Fascistic Fantasy: On Avoiding State Violence In D&D

In addition to my theatrical work, and at the beginning of a week of blogs around cosmic horror, I thought I’d delve a little into game design.


A fairly established premise in the TTRPG space is this:


1. Dungeons and Dragons is the ‘lingua franca’ TTRPG.

2. Dungeons and Dragons is designed for stories that, one way or another, are about violence.

3. Stories about violence are often designed to entrench imperialistic, often authoritarian, values of domination and cruelty; other narrative forms are often more important to modern values.


In my experience, there are three broad forms of violent narrative for D&D.


Classic Authoritarian Imperialism


In which a group of adventurers go out and kill the uncivilised, typically gaining power and strength, and thus authority in the world as powerful heroes.


Others have written extensively about this topic, so I want to progress to two possible solutions.


Pseudo-Revolutionary Extremism


One answer one often sees is that violence is acceptable, if targeted at the right goals.


Since the critique of Classic Authoritarian Imperialism typically comes from the left, this fantastical violence tends to be directed towards authority figures - kings, tyrants, and fantastical stand-ins for them.


I am very fond of revolutionary narratives. But I do not think, in this instance, they substantially avoid the problem.


Revolutionary TTRPG violence rarely foregrounds the actual work of revolution: community support, negotiating the future, and finding a way to that future.

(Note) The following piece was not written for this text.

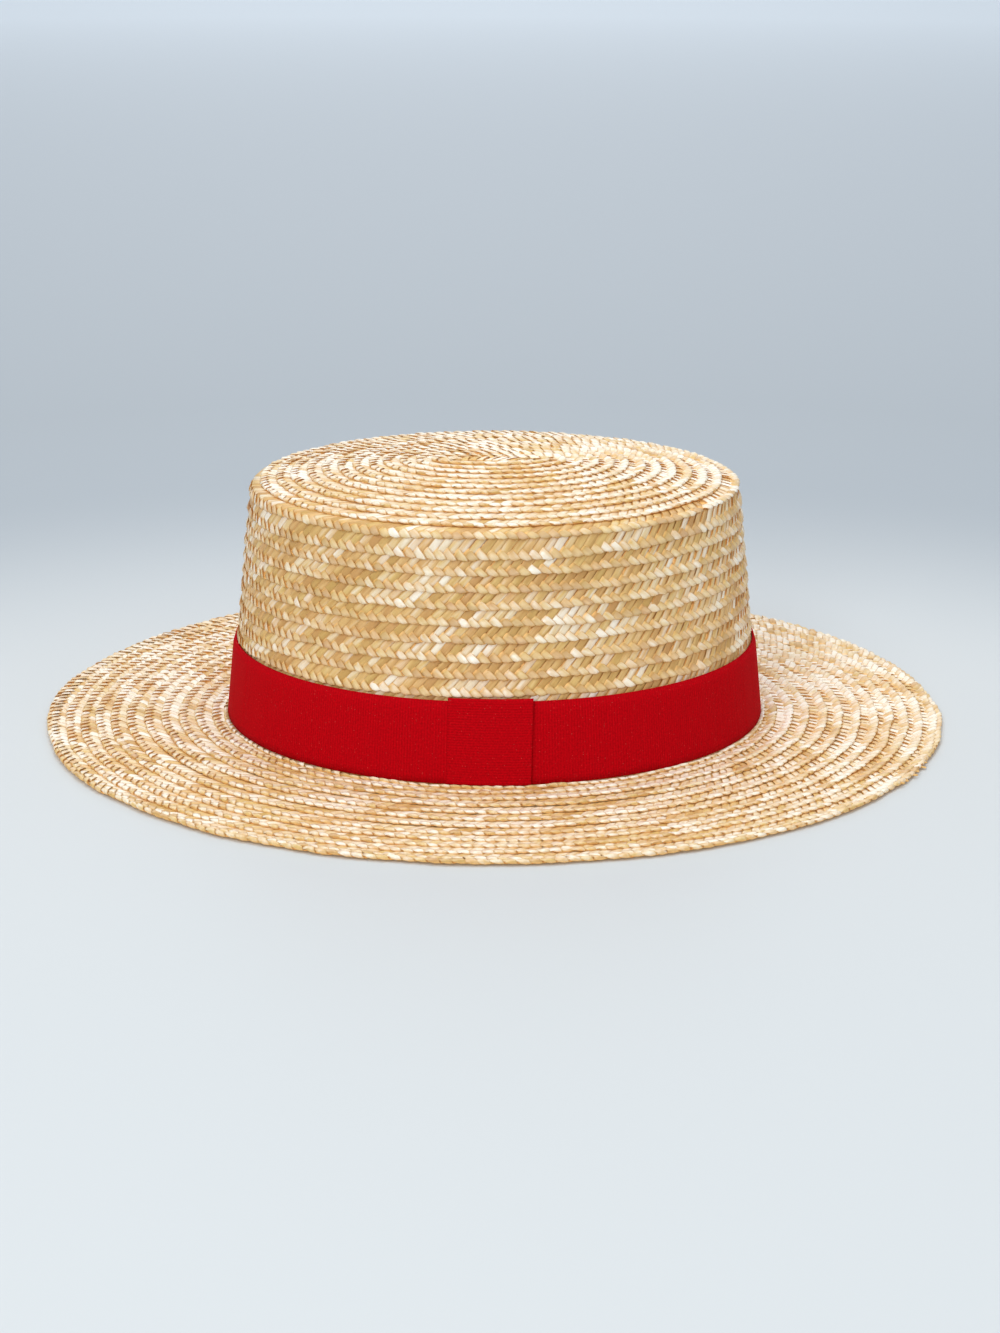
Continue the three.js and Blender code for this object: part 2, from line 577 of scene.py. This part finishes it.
class MaterialNodes:
    """A new material, and short ways to add nodes to it."""

    def __init__(self, name):
        self.material = bpy.data.materials.new(name)
        self.material.use_nodes = True
        tree = self.material.node_tree
        self.nodes, self.links = tree.nodes, tree.links
        self.shader = self.nodes["Principled BSDF"].inputs

    def feed(self, socket, value):
        """Links an output to a socket, or sets the socket to a plain value."""
        if isinstance(value, bpy.types.NodeSocket):
            self.links.new(value, socket)
        else:
            socket.default_value = value

    def math(self, operation, *values):
        node = self.nodes.new("ShaderNodeMath")
        node.operation = operation
        for socket, value in zip(node.inputs, values):
            self.feed(socket, value)
        return node.outputs["Value"]

    def attribute(self, name):
        node = self.nodes.new("ShaderNodeAttribute")
        node.attribute_name = name
        return node.outputs["Fac"]

    def uv(self, name):
        node = self.nodes.new("ShaderNodeUVMap")
        node.uv_map = name
        return node.outputs["UV"]

    def split(self, vector):
        node = self.nodes.new("ShaderNodeSeparateXYZ")
        self.links.new(vector, node.inputs["Vector"])
        return node.outputs

    def mapped(self, vector, setting, value):
        """A vector moved or scaled by a Mapping node."""
        node = self.nodes.new("ShaderNodeMapping")
        node.inputs[setting].default_value = value
        self.links.new(vector, node.inputs["Vector"])
        return node.outputs["Vector"]

    def noise(self, vector, scale, detail):
        node = self.nodes.new("ShaderNodeTexNoise")
        node.inputs["Scale"].default_value = 1.0
        node.inputs["Detail"].default_value = detail
        self.links.new(self.mapped(vector, "Scale", scale), node.inputs["Vector"])
        return node.outputs["Fac"]

    def spread(self, value, start, end, smooth=False):
        """A value carried from the range `start` to the range `end`."""
        node = self.nodes.new("ShaderNodeMapRange")
        if smooth:
            node.interpolation_type = "SMOOTHSTEP"
        limits = ("From Min", "From Max", "To Min", "To Max")
        for limit, number in zip(limits, (*start, *end)):
            node.inputs[limit].default_value = number
        self.links.new(value, node.inputs["Value"])
        return node.outputs["Result"]

    def mix(self, share, first, second):
        """A colour that goes from the first to the second as `share` goes to 1."""
        node = self.nodes.new("ShaderNodeMix")
        node.data_type = "RGBA"
        self.links.new(share, node.inputs["Factor"])
        sockets = [socket for socket in node.inputs if socket.type == "RGBA"]
        for socket, colour in zip(sockets, (first, second)):
            self.feed(socket, colour)
        return next(socket for socket in node.outputs if socket.type == "RGBA")

    def ramp(self, value, stops):
        """A colour ramp through stops of (place, colour)."""
        node = self.nodes.new("ShaderNodeValToRGB")
        elements = node.color_ramp.elements
        for number, (place, colour) in ((0, stops[0]), (1, stops[-1])):
            elements[number].position = place
            elements[number].color = colour
        for place, colour in stops[1:-1]:
            elements.new(place).color = colour
        self.links.new(value, node.inputs["Fac"])
        return node.outputs["Color"]

    def bump(self, height, strength, distance):
        node = self.nodes.new("ShaderNodeBump")
        node.inputs["Strength"].default_value = strength
        node.inputs["Distance"].default_value = distance
        self.links.new(height, node.inputs["Height"])
        self.links.new(node.outputs["Normal"], self.shader["Normal"])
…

Red Carnations On A Black Grave does this work remarkably well, showing the hollowness in the fantasy that a well-intentioned violent coup by a small group might somehow make a better world, rather than violence at the periphery of a broader movement.


While one could view that as the start of a broadly Bolshevik model of revolution, ultimately it reinforces many of the ideals of power fantasy, individual domination of others’ lives, and hero-fantasies that are a problem in the classic story.


What Cosmic Horror Justifies


The other path commonly offered is a campaign where the violence is justified, not against sentients, but things that are sufficiently powerful to be a threat, while also non-sentient or utterly alien in ways that make them inevitably opposed to humanoid interests and values.


I thought I was being terribly clever with a cosmic horror campaign, avoiding the problems above, until I started reflecting for a moment about the worldbuilding.


For Dungeons & Dragons cosmic horror offers a terrible enemy out there that can only be defeated with violence and force.


In a cosmic horror setting, either there is no state and all are vulnerable, it is failing in the face of the enemy and needs force to back it up, or it constantly requires extreme force to keep its borders safe against horrors beyond.


Each of these reinforces the idea that there is a terrible enemy out there that can only be defeated with violence and force.


The core lie of fascism is this: that there is a terrible enemy out there that can only be defeated with violence and force.


In reality, that is a lie. Whatever minority or imagined elite is targeted, they are not actually a threat, merely a justification for the growth of state authority and force.


Dungeons & Dragons almost always requires the lie to be true.


And as long as one plays the game within its core design purpose - for narratives ending in violence - it is almost impossible to avoid what hollowness lies at the core of narratives about violence.